Whether you were a part of the original Facebook group or Susie and Mark's cancer journey is all new to you, Notes from Susie: Choosing Gratitude in Life’s Low Places offers something helpful to each reader. Combining additional material with the compiled and enriched Facebook posts written during Susie's illness, the book illuminates the Edwards' joys and struggles, all the while buoyed by recent and timeless hymns that assured them of God's presence.
As part of our next blog series, we will highlight excerpts from the sections of the book created to complete the story, add background, and lend future perspective to the reader. This week, explore an exclusive excerpt from Nathan Edwards as he discusses how the special moments between grandmother and grandson became fond memories for years to come:
A very wise person helped me to understand that there isn’t necessarily a right way to handle this type of situation. We simply handle this in the best way we know how. I believed her (mostly) and applied that same philosophy to how we helped Daniel [son] prepare for Honey’s passing. As he is one who needs facts and details, we answered all of his questions directly and truthfully. We prayed specifically for Mom – for less pain, for informative and definitive tests, for positive test results; and for strength and comfort when results were not what we had hoped. We assured him that Honey would be healed in heaven with God.
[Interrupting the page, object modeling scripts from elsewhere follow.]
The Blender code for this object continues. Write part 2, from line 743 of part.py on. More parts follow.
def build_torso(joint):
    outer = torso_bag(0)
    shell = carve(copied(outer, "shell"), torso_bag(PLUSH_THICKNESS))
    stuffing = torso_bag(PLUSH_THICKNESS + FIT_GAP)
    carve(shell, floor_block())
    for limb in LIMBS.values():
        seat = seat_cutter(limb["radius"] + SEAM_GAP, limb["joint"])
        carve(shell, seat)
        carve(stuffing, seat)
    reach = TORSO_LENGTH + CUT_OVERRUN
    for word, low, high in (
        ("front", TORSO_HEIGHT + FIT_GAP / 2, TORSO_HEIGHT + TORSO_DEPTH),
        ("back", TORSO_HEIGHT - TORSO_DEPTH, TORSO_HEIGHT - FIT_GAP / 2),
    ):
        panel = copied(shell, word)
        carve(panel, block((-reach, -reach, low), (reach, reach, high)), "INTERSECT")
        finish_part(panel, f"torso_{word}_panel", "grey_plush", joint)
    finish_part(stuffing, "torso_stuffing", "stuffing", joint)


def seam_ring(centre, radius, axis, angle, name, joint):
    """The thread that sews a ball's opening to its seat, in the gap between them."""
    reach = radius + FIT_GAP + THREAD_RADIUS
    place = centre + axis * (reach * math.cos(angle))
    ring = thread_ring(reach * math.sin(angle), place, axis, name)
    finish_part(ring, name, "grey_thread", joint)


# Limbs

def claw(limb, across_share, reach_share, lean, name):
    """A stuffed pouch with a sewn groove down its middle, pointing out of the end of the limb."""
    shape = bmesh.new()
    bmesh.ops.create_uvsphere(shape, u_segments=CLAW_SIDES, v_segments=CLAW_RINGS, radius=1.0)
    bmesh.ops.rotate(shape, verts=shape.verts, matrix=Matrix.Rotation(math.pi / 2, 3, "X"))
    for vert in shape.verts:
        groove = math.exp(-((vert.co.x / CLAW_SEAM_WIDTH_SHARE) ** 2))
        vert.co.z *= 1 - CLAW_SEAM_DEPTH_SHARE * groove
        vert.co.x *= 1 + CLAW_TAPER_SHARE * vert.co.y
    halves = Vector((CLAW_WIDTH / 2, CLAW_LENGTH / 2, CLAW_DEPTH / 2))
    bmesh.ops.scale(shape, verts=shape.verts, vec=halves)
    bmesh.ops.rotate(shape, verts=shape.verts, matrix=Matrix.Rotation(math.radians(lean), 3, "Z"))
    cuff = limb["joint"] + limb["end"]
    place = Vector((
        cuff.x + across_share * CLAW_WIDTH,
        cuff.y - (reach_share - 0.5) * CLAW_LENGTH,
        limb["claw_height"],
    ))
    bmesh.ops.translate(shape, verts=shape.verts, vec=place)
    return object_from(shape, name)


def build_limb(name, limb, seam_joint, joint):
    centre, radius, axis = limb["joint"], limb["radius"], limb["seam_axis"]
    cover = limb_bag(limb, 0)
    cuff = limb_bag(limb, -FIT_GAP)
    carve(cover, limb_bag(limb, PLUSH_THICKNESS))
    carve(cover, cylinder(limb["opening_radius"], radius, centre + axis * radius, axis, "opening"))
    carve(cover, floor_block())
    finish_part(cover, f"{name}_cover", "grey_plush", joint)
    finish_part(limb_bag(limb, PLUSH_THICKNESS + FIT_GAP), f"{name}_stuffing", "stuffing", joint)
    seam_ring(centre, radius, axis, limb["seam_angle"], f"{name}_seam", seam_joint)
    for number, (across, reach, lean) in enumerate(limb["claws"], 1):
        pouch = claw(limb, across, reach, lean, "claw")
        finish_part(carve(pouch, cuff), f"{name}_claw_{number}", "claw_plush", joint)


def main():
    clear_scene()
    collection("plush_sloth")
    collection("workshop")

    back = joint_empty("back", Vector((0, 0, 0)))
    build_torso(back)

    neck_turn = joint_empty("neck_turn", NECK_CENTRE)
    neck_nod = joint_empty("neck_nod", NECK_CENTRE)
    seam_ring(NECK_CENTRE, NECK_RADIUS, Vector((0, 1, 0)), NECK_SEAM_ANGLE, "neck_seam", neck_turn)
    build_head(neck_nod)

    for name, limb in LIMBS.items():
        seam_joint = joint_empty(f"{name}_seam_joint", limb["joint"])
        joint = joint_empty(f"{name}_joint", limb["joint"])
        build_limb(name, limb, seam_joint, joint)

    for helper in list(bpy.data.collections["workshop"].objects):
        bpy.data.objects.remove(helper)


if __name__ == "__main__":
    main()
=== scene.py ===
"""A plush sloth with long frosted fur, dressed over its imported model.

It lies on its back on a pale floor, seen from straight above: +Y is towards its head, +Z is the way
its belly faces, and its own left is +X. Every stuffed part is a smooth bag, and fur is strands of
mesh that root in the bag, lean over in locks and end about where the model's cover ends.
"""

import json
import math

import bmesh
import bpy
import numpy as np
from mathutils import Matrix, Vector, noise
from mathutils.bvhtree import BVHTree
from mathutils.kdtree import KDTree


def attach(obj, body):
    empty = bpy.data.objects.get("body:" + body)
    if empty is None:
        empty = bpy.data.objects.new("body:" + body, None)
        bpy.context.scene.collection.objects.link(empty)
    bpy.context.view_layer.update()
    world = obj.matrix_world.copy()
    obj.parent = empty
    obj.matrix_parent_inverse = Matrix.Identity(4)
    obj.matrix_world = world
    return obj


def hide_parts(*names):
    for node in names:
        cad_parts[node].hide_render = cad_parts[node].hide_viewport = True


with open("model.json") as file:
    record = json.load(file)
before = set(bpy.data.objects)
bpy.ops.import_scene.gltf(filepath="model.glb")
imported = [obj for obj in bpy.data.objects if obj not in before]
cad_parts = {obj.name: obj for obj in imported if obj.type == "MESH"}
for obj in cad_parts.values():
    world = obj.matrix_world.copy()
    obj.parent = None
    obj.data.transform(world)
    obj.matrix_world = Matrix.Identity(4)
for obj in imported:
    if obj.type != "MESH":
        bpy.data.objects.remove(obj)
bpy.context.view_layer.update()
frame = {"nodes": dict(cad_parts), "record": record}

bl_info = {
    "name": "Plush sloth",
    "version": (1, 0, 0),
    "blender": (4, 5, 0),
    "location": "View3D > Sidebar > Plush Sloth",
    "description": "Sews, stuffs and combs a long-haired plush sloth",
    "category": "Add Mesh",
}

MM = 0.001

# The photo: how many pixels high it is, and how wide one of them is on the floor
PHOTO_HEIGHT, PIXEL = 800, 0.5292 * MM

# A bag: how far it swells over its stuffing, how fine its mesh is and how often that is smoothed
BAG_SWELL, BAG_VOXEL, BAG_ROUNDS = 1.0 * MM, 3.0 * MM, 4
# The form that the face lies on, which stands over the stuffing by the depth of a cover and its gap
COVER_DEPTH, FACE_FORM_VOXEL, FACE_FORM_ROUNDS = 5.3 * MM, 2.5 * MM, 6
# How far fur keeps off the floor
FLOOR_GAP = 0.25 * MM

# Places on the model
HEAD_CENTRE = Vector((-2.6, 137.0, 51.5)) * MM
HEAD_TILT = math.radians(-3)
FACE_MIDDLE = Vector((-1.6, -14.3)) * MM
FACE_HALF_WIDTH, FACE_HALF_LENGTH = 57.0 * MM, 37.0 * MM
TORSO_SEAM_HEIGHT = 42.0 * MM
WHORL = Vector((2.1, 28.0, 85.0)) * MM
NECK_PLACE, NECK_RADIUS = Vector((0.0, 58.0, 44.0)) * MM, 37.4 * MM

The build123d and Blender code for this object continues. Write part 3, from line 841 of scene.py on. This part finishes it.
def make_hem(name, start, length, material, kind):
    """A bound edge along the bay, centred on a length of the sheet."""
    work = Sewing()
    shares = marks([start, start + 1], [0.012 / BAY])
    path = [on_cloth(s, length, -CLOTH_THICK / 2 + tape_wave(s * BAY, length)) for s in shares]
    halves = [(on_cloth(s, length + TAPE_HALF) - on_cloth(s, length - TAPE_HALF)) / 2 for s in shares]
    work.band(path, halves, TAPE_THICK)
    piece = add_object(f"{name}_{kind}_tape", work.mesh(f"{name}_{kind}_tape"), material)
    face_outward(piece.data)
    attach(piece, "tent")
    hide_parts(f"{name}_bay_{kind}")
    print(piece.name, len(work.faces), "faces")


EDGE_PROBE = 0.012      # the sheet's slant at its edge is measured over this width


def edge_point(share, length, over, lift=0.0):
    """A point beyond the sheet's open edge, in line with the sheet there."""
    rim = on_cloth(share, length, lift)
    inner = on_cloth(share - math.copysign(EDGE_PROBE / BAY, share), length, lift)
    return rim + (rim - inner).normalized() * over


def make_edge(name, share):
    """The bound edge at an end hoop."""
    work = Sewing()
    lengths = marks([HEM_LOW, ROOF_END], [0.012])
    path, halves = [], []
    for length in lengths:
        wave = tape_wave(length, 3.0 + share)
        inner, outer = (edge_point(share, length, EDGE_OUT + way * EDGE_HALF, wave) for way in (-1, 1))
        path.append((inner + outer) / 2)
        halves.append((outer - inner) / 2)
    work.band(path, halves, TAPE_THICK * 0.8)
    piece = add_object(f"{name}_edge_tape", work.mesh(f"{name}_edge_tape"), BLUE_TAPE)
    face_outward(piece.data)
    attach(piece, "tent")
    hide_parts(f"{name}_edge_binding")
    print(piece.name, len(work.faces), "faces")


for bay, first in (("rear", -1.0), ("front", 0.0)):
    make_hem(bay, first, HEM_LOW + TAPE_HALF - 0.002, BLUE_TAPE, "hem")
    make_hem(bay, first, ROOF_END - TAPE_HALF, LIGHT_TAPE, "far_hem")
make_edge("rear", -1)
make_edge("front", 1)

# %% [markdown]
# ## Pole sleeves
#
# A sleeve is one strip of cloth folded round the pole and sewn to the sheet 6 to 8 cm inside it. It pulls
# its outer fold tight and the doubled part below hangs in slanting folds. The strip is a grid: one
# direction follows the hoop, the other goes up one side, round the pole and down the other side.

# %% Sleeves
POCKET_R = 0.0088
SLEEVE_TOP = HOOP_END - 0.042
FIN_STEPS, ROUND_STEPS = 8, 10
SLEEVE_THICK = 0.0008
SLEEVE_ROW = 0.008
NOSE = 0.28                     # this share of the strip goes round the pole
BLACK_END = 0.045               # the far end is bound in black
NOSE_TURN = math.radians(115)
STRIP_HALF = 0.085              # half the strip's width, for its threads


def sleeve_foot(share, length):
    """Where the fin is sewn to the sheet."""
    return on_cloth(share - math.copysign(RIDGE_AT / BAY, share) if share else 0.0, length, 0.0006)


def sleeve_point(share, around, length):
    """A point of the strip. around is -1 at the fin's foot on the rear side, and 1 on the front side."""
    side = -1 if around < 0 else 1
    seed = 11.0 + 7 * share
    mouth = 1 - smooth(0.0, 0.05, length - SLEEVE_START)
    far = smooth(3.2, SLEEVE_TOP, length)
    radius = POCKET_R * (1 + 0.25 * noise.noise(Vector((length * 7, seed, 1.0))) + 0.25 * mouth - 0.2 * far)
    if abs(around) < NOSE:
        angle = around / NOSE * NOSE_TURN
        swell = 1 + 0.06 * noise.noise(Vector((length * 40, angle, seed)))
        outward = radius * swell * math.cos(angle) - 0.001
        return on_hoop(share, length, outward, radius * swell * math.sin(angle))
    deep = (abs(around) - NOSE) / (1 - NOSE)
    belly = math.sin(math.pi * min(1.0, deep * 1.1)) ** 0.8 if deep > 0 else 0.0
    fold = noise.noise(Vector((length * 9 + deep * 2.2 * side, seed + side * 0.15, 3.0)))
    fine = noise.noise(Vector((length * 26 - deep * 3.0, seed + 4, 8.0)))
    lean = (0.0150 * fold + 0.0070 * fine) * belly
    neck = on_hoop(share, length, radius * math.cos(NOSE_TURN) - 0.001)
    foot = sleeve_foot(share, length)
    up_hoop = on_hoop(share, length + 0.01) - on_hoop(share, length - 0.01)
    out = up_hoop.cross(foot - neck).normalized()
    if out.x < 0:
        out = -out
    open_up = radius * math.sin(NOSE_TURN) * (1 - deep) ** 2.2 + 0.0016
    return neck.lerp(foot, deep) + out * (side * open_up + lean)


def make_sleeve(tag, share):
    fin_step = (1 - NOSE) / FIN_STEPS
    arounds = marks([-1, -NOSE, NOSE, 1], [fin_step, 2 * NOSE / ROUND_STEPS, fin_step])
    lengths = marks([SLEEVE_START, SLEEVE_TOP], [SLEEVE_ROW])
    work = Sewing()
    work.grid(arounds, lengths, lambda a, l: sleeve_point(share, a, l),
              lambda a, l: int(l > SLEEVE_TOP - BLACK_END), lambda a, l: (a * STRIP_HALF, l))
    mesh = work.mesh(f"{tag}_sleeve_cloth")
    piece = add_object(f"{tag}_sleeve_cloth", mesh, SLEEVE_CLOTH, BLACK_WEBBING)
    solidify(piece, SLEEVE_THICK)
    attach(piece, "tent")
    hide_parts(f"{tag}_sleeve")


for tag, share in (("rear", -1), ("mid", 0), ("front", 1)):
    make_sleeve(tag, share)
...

We told him than we would be sad because she wasn’t here with us, but we should be glad that we knew her, and thankful that she would no longer have to live in pain.
Perhaps the best part of how we helped our kids prepare for Honey’s death was that we didn’t have to do it by ourselves. In many ways, Honey herself prepared both Daniel and Ella [daughter]. While she was sick, she did everything she could to have the strength to honor the sacred Target run with them. She continued to tell them that she loved them dearly… just because they live and breathe, and she continued to tell them how much joy they brought her.
Even before she was sick, though, she was helping him prepare to remember her after she was gone. There were times in his younger years when Daniel would spend extended periods of time with Honey and Papa. They would stay in Birmingham while Corri [wife] and I took trips, or we would send him to Nashville to visit. Each time, Mom would have special things for them to do. She would research museums, farms, parks, and everything in between to be sure that there was plenty for them to do. She took pictures, and she made scrapbooks of their adventures together. I underestimated the value of these treasures. While Honey was still alive, we would wake up to find Daniel flipping through the pages of those books. That has not changed now that she’s gone. We still find him reading those stories and seeing the pictures of those special times. It is a way that Mom helped prepare our son to remember her after she was gone.
There are many things from Honey’s life that we could try to instill in our kids. But, one trait is clearly a “must”: Honey lived a life of absolute gratitude. She was thankful in all things, for all things, and especially, for all people. When our kids begin complaining about something they didn’t get or doing something they’d rather not, Corri and I try to remind them about Honey. We tell them that the best way we can remember Honey, and to thank God for getting to know her, is to show gratitude in all things, for all things, and for all people. We have to remind them of that from time to time. We all need reminding of that ourselves from time to time.